SIN POSIBILIDAD DE UN RECONOCIMIENTO INTERNACIONAL DE LA INDEPENDENCIA
Ni Estados Unidos ni la Unión Europea (llamada CEE, entonces) apostaron por salvar los restos que quedaban de Yugoslavia y, sin embargo, pisaron fuerte, reconociendo a Eslovenia y a Croacia, quizá, de forma apresurada e irresponsable, por su destrucción. Una vez reconocidas estas dos repúblicas, a las que después se unieron las de Bosnia y Herzegovina y Macedonia, la suerte de la Yugoslavia socialista estaba sellada. El último gobierno que intentó negociar la multimillonaria deuda yugoslava, Ante Markovic, y conciliar un gran acuerdo dentro del país para evitar la guerra chocó con la oposición firme de la comunidad internacional, especialmente de Occidente, y con el ejército yugoslavo, ya aliado con las políticas ultranacionalistas del caudillo serbio Slobodan Milosevic.
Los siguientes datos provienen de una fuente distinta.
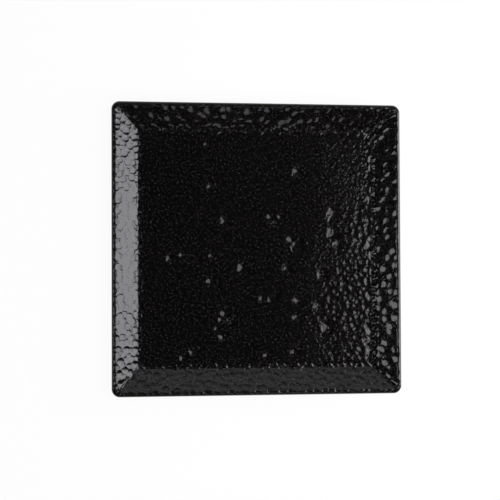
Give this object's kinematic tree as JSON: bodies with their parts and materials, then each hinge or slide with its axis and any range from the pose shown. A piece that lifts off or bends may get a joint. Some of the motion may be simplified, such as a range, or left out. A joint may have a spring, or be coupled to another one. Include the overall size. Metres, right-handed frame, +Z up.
{
  "type": "square dinner plate",
  "caption": "Square black glazed dinner plate with a wide sloping rim, a flat well, a hammered gloss face and a low square foot ring.",
  "frame": {"origin": "centre of the foot ring's standing face, at the table", "axes": "+Z up, out of the well; +X and +Y square to two sides of the plate, +X to the right and +Y to the top of the picture"},
  "size_m": [0.27, 0.27, 0.0225],
  "materials": {
    "fired_clay": "matt, slightly rough, bare only on the standing face of the foot ring",
    "textured_black_glaze": "high gloss with a fine hammered and pebbled relief",
    "plain_black_glaze": "gloss with a faint orange peel"
  },
  "bodies": {
    "root": {"clay_body": "fired_clay", "face_glaze": "textured_black_glaze", "back_glaze": "plain_black_glaze", "base_glaze": "plain_black_glaze"}
  },
  "joints": []
}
Ahora, sin embargo, en Cataluña las cosas son muy distintas. Nadie va a reconocer, por ahora, la declaración de independencia de Cataluña. La Unión Europea, Estados Unidos y la comunidad internacional, en general, han visto las pocas o nulas garantías con que se celebró la consulta independentista y la ilegalidad de la naturaleza política de la misma, amén de que no hay consenso unánime en la sociedad catalana en favor de esta secesión unilateral.
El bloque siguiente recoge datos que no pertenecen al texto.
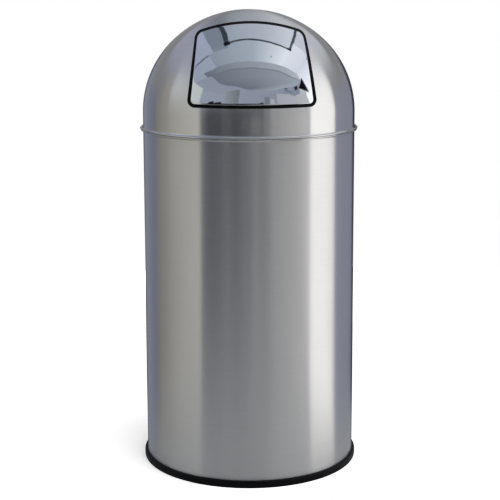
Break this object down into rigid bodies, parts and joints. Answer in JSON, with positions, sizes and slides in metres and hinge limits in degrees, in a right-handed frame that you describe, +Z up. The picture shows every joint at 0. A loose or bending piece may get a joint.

No obstante, a tenor de la torpeza política de algunos en Madrid, la pésima política de comunicación –tanto exterior como interior– del gobierno de Mariano Rajoy y la escasa disponibilidad para abrir puentes para una salida dialogada a la crisis, por no hablar de la campaña mediática en contra de la posibilidad de abrir negociaciones con los nacionalistas catalanes, cualquier escenario se puede dar en las próximas semanas. Pese al duro lenguaje empleado desde Madrid y la irresponsabilidad de los líderes catalanes, se tienen que abrir espacios para el diálogo. No hay otro camino. La otra alternativa es la guerra, que es la continuación de la política por otros medios.
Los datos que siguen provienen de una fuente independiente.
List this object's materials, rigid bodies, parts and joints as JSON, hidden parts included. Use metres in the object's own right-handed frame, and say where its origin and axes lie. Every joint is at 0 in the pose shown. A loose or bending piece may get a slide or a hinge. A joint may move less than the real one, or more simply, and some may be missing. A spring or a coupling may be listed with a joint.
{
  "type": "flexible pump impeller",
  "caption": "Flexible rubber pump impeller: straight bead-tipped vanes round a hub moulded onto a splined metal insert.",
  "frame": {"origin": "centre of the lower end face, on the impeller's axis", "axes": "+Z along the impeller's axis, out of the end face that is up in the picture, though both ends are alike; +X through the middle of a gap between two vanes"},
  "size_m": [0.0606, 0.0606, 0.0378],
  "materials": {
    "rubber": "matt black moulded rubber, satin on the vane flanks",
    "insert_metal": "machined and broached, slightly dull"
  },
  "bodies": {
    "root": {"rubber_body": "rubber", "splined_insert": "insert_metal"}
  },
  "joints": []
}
Las espadas están en alto, la tensión es insorportable y la crispación, en sus niveles más intensos, mientras que las posiciones de dos las partes se muestran cada vez más alejadas. Un gesto en falso por cualquiera de los dos bandos enfrentados, como una declaración de independencia por parte de Puigdemont en el parlamento catalán, desoyendo los llamados a la cordura, podría ser el punto de inflexión en este largo y larvado conflicto, generándo un enfrentamiento que iría más allá de la mera confrontación civil que hemos vivido en estos días en las calles catalanas. De ser así, estaríamos perdidos y la balcanización de la política española estaría servida.
En definitiva, nos veríamos inmersos en una tragedia de incuantificables daños y consecuencias impredecibles.